Lifetime: The video has over 9 million views. Did you expect it to be so popular?
Malena Glaze: The video in English has over 9 million views and the Spanish video has over 5 million views. And most of these views happened in the first two days of release. I had absolutely no idea it would get this big. I just kept checking the views that first day and thinking, “OMG! It’s like a Beyonce video!” I couldn’t be more pleased that the video spoke to people in a way that made them want to share it.
What made you want to cover the story?
Jeff Seal: We wanted to make a video about them because we think what they were doing is awesome. I’m a guy, so I wasn’t even really aware that street harassment was a thing women had to deal with on a daily basis until fairly recently. My only conception of it was the cliche of some dudes with construction hats whistling at a lady in an 80’s movie or something. Also, maybe that photo called, “American Girl in Italy” by Ruth Orkin. But the main thing is we wanted to provide a platform for them to tell their story. This is always important to me but especially so in this case because it’s about the experience of being a woman in the world and I am not a woman.

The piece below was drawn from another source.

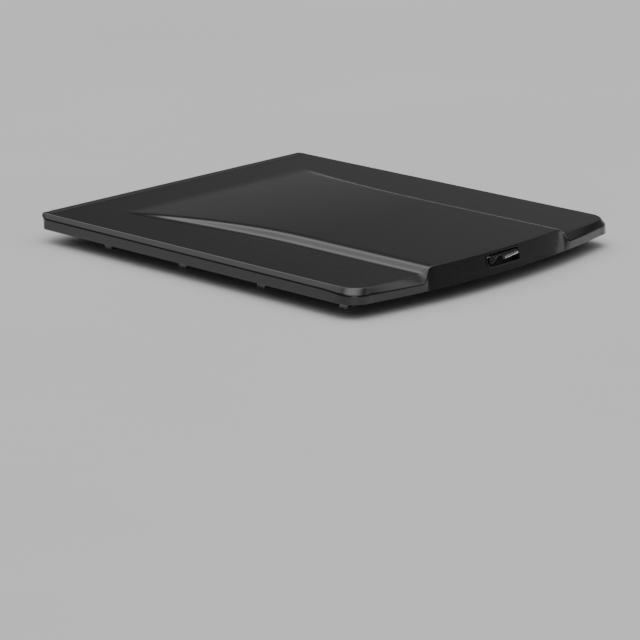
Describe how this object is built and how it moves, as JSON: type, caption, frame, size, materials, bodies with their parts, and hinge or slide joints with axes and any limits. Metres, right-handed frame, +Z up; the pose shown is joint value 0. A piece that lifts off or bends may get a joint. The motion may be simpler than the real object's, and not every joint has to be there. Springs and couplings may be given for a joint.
{
  "type": "tonneau cover",
  "caption": "Front-hinged one-piece hard cover for a pickup bed, with a raised centre panel, clamp-on rails, gas struts, a paddle handle and rotary latches.",
  "frame": {"origin": "middle of the footprint, on the plane of the clamp feet", "axes": "+X to the truck's right, +Y forward to the cab, +Z up"},
  "size_m": [1.85, 2.152, 0.176],
  "materials": {
    "gloss_black_paint": "gloss clear coat over black paint",
    "core_honeycomb": "resin-dipped paper honeycomb",
    "panel_black": "grained",
    "handle_black": "gloss",
    "satin_chrome": "satin",
    "lock_black": "black",
    "rail_black": "black anodised",
    "cast_alloy": "cast, tumbled",
    "zinc_steel": "zinc plated",
    "yellow_zinc": "yellow zinc plated",
    "bracket_steel": "black powder coat",
    "bush_nylon": "natural nylon",
    "seal_rubber": "matt",
    "strut_black": "satin black",
    "strut_chrome": "polished",
    "end_plastic": "moulded",
    "lamp_white": "moulded",
    "lamp_lens": "opal"
  },
  "bodies": {
    "bed_frame": {"side_rail_l": "rail_black", "side_rail_r": "rail_black", "header_rail": "rail_black", "corner_brackets": "zinc_steel", "frame_bolts": "zinc_steel", "rail_tape": "seal_rubber", "clamp_bodies": "cast_alloy", "clamp_jaws": "cast_alloy", "clamp_bolts": "zinc_steel", "hinge_brackets": "bracket_steel", "hinge_pins": "zinc_steel", "hinge_clips": "zinc_steel", "strut_rail_brackets": "bracket_steel", "rail_ball_studs": "zinc_steel", "striker_brackets": "bracket_steel", "striker_bars": "zinc_steel"},
    "lid": {"lid_skin": "gloss_black_paint", "core_panel": "core_honeycomb", "inner_panel": "panel_black", "cross_ribs": "panel_black", "rear_beams": "panel_black", "side_seals": "seal_rubber", "tailgate_seal": "seal_rubber", "hinge_leaves": "bracket_steel", "hinge_bushes": "bush_nylon", "lid_bolts": "zinc_steel", "strut_lid_brackets": "bracket_steel", "lid_ball_studs": "zinc_steel", "bump_stops": "seal_rubber", "handle_bezel": "handle_black", "handle_pin": "zinc_steel", "lock_barrel": "lock_black", "latch_case_l": "yellow_zinc", "latch_case_r": "yellow_zinc", "latch_pivots": "zinc_steel", "bellcrank_plate": "yellow_zinc", "rod_guides": "panel_black", "lamp_base": "lamp_white"},
    "handle": {"handle": "handle_black", "handle_strip": "satin_chrome"},
    "bellcrank": {"bellcrank": "yellow_zinc"},
    "latch_rod_left": {"latch_rod_l": "zinc_steel"},
    "latch_rod_right": {"latch_rod_r": "zinc_steel"},
    "pawl_left": {"pawl_l": "yellow_zinc"},
    "pawl_right": {"pawl_r": "yellow_zinc"},
    "rotor_left": {"rotor_l": "yellow_zinc"},
    "rotor_right": {"rotor_r": "yellow_zinc"},
    "lock_plug": {"lock_plug": "lock_black"},
    "lamp_lens": {"lamp_lens": "lamp_lens"},
    "strut_tube_left": {"strut_tube_l": "strut_black", "tube_end_l": "end_plastic"},
    "strut_tube_right": {"strut_tube_r": "strut_black", "tube_end_r": "end_plastic"},
    "strut_rod_left": {"strut_rod_l": "strut_chrome", "rod_end_l": "end_plastic"},
    "strut_rod_right": {"strut_rod_r": "strut_chrome", "rod_end_r": "end_plastic"}
  },
  "joints": [
    {"name": "lid_hinge", "type": "hinge", "parent": "bed_frame", "child": "lid", "pos_m": [0, 1.03, 0.117], "axis": [-1, 0, 0], "range_deg": [0, 25]},
    {"name": "handle_pull", "type": "hinge", "parent": "lid", "child": "handle", "pos_m": [0, -1.04863, 0.14871], "axis": [-1, 0, 0], "range_deg": [0, 38], "stiffness_Nm_per_rad": 0.25, "springref_deg": -22.92},
    {"name": "bellcrank_turn", "type": "hinge", "parent": "lid", "child": "bellcrank", "pos_m": [0, -1.0175, 0.112], "axis": [0, 1, 0], "range_deg": [0, 33.2]},
    {"name": "latch_rod_left_slide", "type": "slide", "parent": "lid", "child": "latch_rod_left", "axis": [1, 0, 0], "range_m": [0, 0.0099]},
    {"name": "latch_rod_right_slide", "type": "slide", "parent": "lid", "child": "latch_rod_right", "axis": [-1, 0, 0], "range_m": [0, 0.0099]},
    {"name": "pawl_left_swing", "type": "hinge", "parent": "lid", "child": "pawl_left", "pos_m": [-0.688, -0.905, 0.096], "axis": [0, 1, 0], "range_deg": [0, 38.2]},
    {"name": "pawl_right_swing", "type": "hinge", "parent": "lid", "child": "pawl_right", "pos_m": [0.688, -0.905, 0.096], "axis": [0, -1, 0], "range_deg": [0, 38.2]},
    {"name": "rotor_left_turn", "type": "hinge", "parent": "lid", "child": "rotor_left", "pos_m": [-0.71, -0.905, 0.074], "axis": [0, 1, 0], "range_deg": [0, 70], "stiffness_Nm_per_rad": 0.05, "springref_deg": -28.65},
    {"name": "rotor_right_turn", "type": "hinge", "parent": "lid", "child": "rotor_right", "pos_m": [0.71, -0.905, 0.074], "axis": [0, -1, 0], "range_deg": [0, 70], "stiffness_Nm_per_rad": 0.05, "springref_deg": -28.65},
    {"name": "lock_turn", "type": "hinge", "parent": "lid", "child": "lock_plug", "pos_m": [-0.074, -1.05978, 0.13706], "axis": [0, 0.9703, -0.2419], "range_deg": [0, 90]},
    {"name": "lamp_press", "type": "slide", "parent": "lid", "child": "lamp_lens", "axis": [0, 0, 1], "range_m": [0, 0.002], "stiffness_N_per_m": 600, "springref_m": -0.002},
    {"name": "strut_left_swing", "type": "hinge", "parent": "bed_frame", "child": "strut_tube_left", "pos_m": [-0.7, 0.91, 0.022], "axis": [-1, 0, 0], "range_deg": [0, 28.75]},
    {"name": "strut_left_stroke", "type": "slide", "parent": "strut_tube_left", "child": "strut_rod_left", "axis": [0, -0.9717, 0.2362], "range_m": [0, 0.0612]},
    {"name": "strut_right_swing", "type": "hinge", "parent": "bed_frame", "child": "strut_tube_right", "pos_m": [0.7, 0.91, 0.022], "axis": [-1, 0, 0], "range_deg": [0, 28.75]},
    {"name": "strut_right_stroke", "type": "slide", "parent": "strut_tube_right", "child": "strut_rod_right", "axis": [0, -0.9717, 0.2362], "range_m": [0, 0.0612]}
  ],
  "couplings": [
    {"joint": "bellcrank_turn", "follows": "handle_pull", "ratio": 0.868},
    {"joint": "latch_rod_left_slide", "follows": "handle_pull", "m_per_rad": 0.0148},
    {"joint": "latch_rod_right_slide", "follows": "handle_pull", "m_per_rad": 0.0148},
    {"joint": "pawl_left_swing", "follows": "handle_pull", "ratio": 1},
    {"joint": "pawl_right_swing", "follows": "handle_pull", "ratio": 1},
    {"joint": "strut_left_swing", "follows": "lid_hinge", "ratio": 1.138},
    {"joint": "strut_left_stroke", "follows": "lid_hinge", "m_per_rad": 0.138},
    {"joint": "strut_right_swing", "follows": "lid_hinge", "ratio": 1.138},
    {"joint": "strut_right_stroke", "follows": "lid_hinge", "m_per_rad": 0.138}
  ]
}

MG: Las Hijas de Violencia are such a good story and work so well because they–and their performances– encapsulate so many different themes in feminism and the experience of public space. And part of their political position is FUN, which is so important in an activist context, because generally, we’re dealing with really depressing issues. I think Las Hijas speak to a lot of women, activists, and feminists, because they’re exploring a space in activism where we can challenge the status quo and laugh at the same time.
Do you have a notable story or insight from working on the project?
JS: One of the eye-opening moments for me, as a guy who’s never really been sexually harassed on the street, was when Ana Beatriz said, “The construction of street harassment as a ‘compliment’ is a conception based in gender that understands that women are made for commenting on by a male spectator.”
MG: Small actions, even if they are symbolic, really matter. I also walked away with an additional excitement for the DIY. These women just did it, and now they are influencing other women to just do it. Make it happen. You don’t need a lot of resources. You don’t need institutional approval. Just make it happen. It’ll be powerful. And if it’s not powerful the first time, try it again.
Malena Gaze is an activist and artist based in Mexico City. She is the front-woman of the queer- feminist electro-tropical band, K Pasa USA (www.kpasausa.mx), and facilitates workshops about sexual empowerment for women, including Orgasm Forums and Naked Lady Art Parties.
Jeff Seal is a comedian and filmmaker based in Brooklyn, NY. His short documentaries have appeared on Discovery Channel Digital, AJ+ and Gothamist. He makes comedic content with his company Bankrukt Productions and is co-founder and co-artistic director of Cloud City, a theater and art space in Brooklyn.